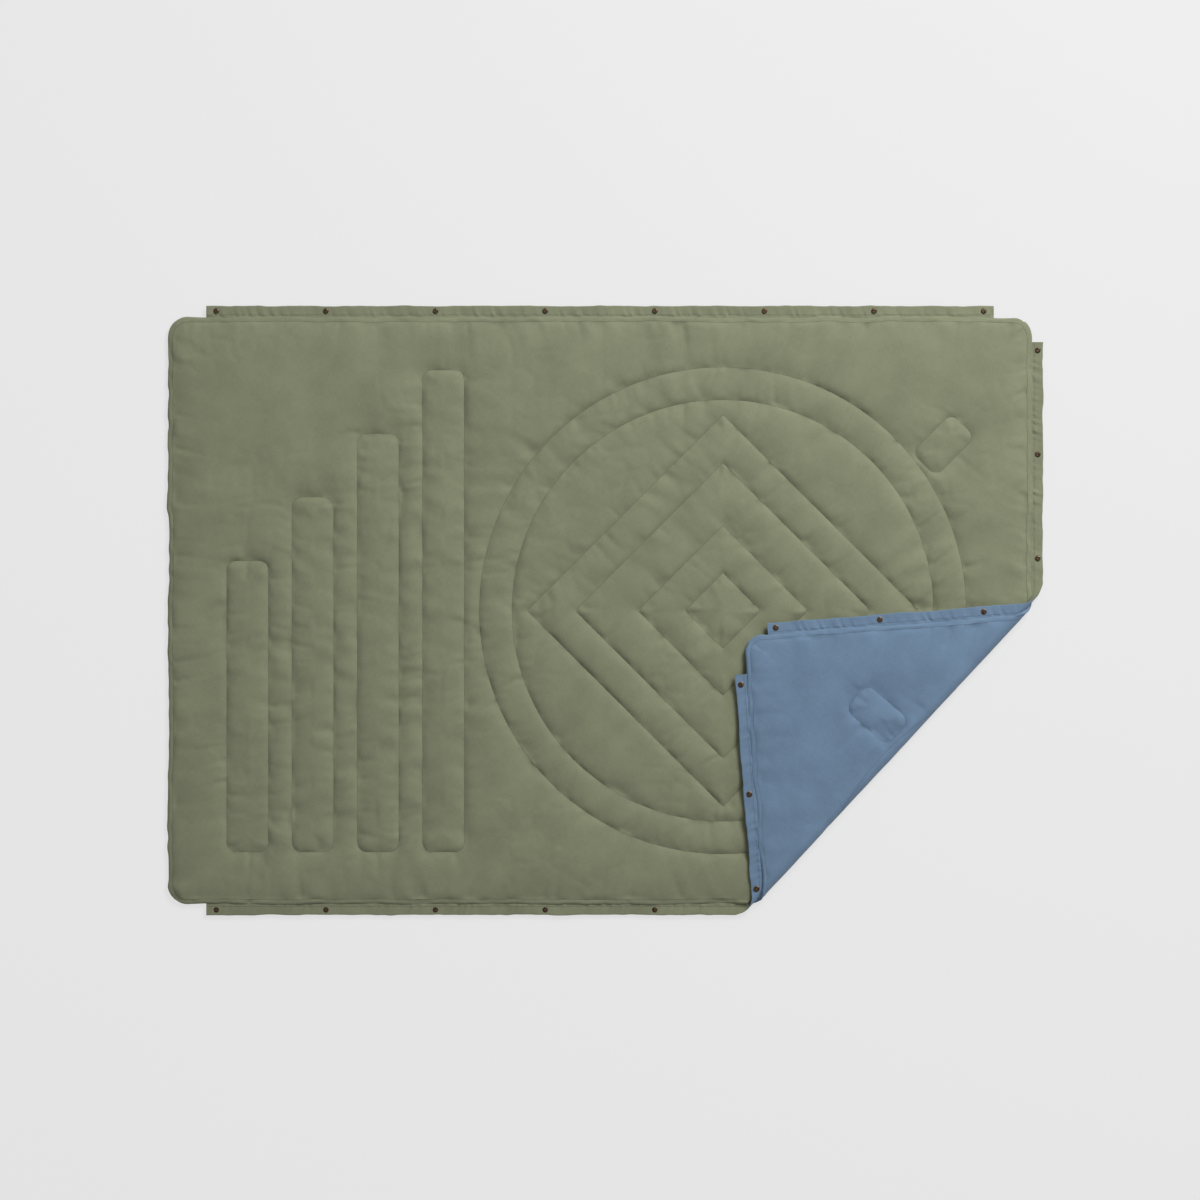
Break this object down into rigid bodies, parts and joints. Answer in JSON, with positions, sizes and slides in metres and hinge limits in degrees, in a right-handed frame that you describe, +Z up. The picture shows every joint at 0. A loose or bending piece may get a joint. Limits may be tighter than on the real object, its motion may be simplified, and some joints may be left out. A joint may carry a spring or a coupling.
{
  "type": "camp blanket",
  "caption": "Quilted camp blanket with a green shell, a blue lining and snap strips on three edges, lying flat with one corner folded back.",
  "frame": {"origin": "centre of the blanket's body at its underside", "axes": "+X along the long side, +Y along the short side towards the loose snap strip, +Z up, the green side"},
  "size_m": [2.039, 1.4183, 0.0376],
  "materials": {
    "shell_green": "matte",
    "lining_blue": "matte",
    "insulation": "matte",
    "stiffener": "matte",
    "thread_green": "matte",
    "thread_blue": "matte",
    "snap_brass": "satin",
    "spring_steel": "satin"
  },
  "bodies": {
    "blanket": {"base_bar_stitching": "thread_green", "base_blue_lining": "lining_blue", "base_column_stitching": "thread_green", "base_diamond_stitching": "thread_green", "base_edge_stitching": "thread_green", "base_green_shell": "shell_green", "base_insulation": "insulation", "base_ring_stitching": "thread_green", "bottom_strip_blue": "lining_blue", "bottom_strip_caps": "snap_brass", "bottom_strip_green": "shell_green", "bottom_strip_interfacing": "stiffener", "bottom_strip_stitching": "thread_green", "bottom_strip_studs": "snap_brass", "right_strip_blue": "lining_blue", "right_strip_caps": "snap_brass", "right_strip_green": "shell_green", "right_strip_interfacing": "stiffener", "right_strip_sockets": "snap_brass", "right_strip_springs": "spring_steel", "right_strip_stitching": "thread_green"},
    "fold_turn": {"turn_blue_lining": "lining_blue", "turn_bottom_strip_blue": "lining_blue", "turn_bottom_strip_green": "shell_green", "turn_bottom_strip_interfacing": "stiffener", "turn_insulation": "insulation", "turn_right_strip_blue": "lining_blue", "turn_right_strip_green": "shell_green", "turn_right_strip_interfacing": "stiffener"},
    "corner": {"corner_bar_stitching": "thread_blue", "corner_blue_lining": "lining_blue", "corner_bottom_strip_blue": "lining_blue", "corner_bottom_strip_caps": "snap_brass", "corner_bottom_strip_green": "shell_green", "corner_bottom_strip_interfacing": "stiffener", "corner_bottom_strip_stitching": "thread_blue", "corner_bottom_strip_studs": "snap_brass", "corner_edge_stitching": "thread_blue", "corner_green_shell": "shell_green", "corner_insulation": "insulation", "corner_right_strip_blue": "lining_blue", "corner_right_strip_caps": "snap_brass", "corner_right_strip_green": "shell_green", "corner_right_strip_interfacing": "stiffener", "corner_right_strip_stitching": "thread_blue", "corner_right_strip_studs": "snap_brass"},
    "top_strip": {"top_strip_blue": "lining_blue", "top_strip_caps": "snap_brass", "top_strip_green": "shell_green", "top_strip_interfacing": "stiffener", "top_strip_sockets": "snap_brass", "top_strip_springs": "spring_steel", "top_strip_stitching": "thread_green"}
  },
  "joints": [
    {"name": "fold_low", "type": "hinge", "parent": "blanket", "child": "fold_turn", "pos_m": [0.53464, -0.49508, 0.00399], "axis": [0.6794, 0.7337, 0], "range_deg": [0, 90]},
    {"name": "fold_high", "type": "hinge", "parent": "fold_turn", "child": "corner", "pos_m": [0.53464, -0.49508, 0.03321], "axis": [0.6794, 0.7337, 0], "range_deg": [0, 90]},
    {"name": "top_strip_fold", "type": "hinge", "parent": "blanket", "child": "top_strip", "pos_m": [0, 0.685, 0.0098], "axis": [1, 0, 0], "range_deg": [0, 85]}
  ],
  "couplings": [
    {"joint": "fold_high", "follows": "fold_low", "ratio": 1}
  ]
}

===

Which lines contain "bodies"? Show each of them.

Break this object down into rigid bodies, parts and joints. Answer in JSON, with positions, sizes and slides in metres and hinge limits in degrees, in a right-handed frame that you describe, +Z up. The picture shows every joint at 0. A loose or bending piece may get a joint. Limits may be tighter than on the real object, its motion may be simplified, and some joints may be left out. A joint may carry a spring or a coupling.
  "bodies": {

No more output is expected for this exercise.